Employees at the museum say that the poor working conditions at the museum bring especially high levels of employee turnover. A tour guide at the museum, they say, earns $18 an hour, while retail and visitor services workers are paid New York City’s minimum wages of $15 an hour. They add that employees are required to work three days a week, including one weekend day, but they report inconsistent and unpredictable shifts because of the museum’s changing needs, and that part-time workers are offered no health insurance or overtime compensation.

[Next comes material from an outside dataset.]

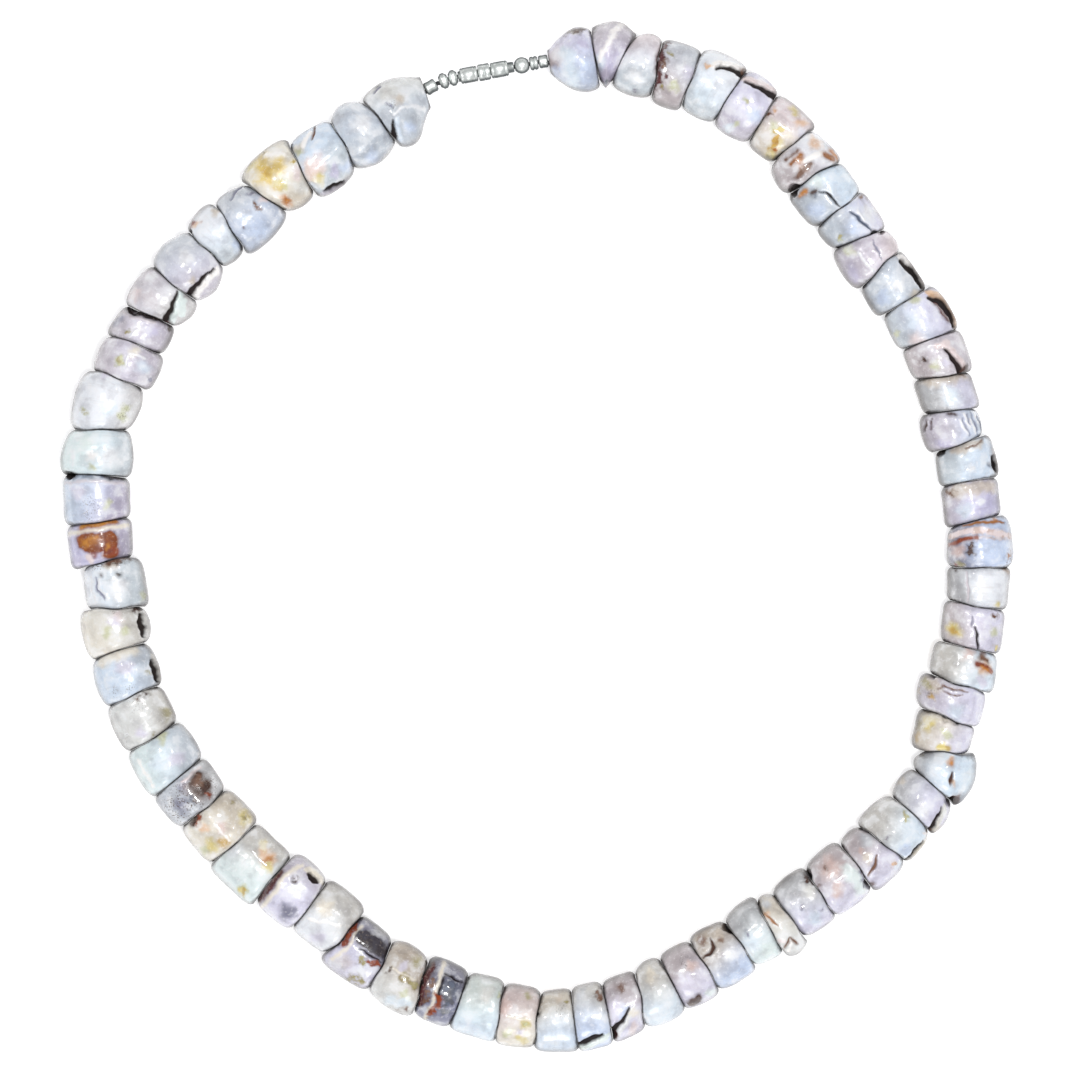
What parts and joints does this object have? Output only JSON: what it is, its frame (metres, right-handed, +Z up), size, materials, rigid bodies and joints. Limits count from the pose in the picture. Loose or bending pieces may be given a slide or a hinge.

“There is a pressure on us to accept very little in order to support the mission of the museum. We care very deeply about that mission but we would be better employees who can work here longer if we had more resources,” Szapiro said.

Szapiro shared a story of another educator who had to deliver a tour, on Labor Day, on the struggles of sweatshop workers in the sweltering heat of a room with no air conditioning. Workers at the museum report that they are not paid time-and-a-half for working on federal holidays. “We’re talking to people about labor history and we’re not even walking the walk in this institution,” Szapiro told Hyperallergic. The union drive, she added, is about “being truthful to the story that we tell, and continuing the history of the very people that this museum is founded on.”

Actual sweatshop conditions on the sweatshop tour! That’s museum authenticity I’m not sure we need.

The workers are optimistic about working out a settlement. This is one case where public awareness will probably make a big difference if needed, for no museum wants this kind of negative publicity, especially one that charges upward of $20 or more for a tour and which has portrayed itself as committed to social justice.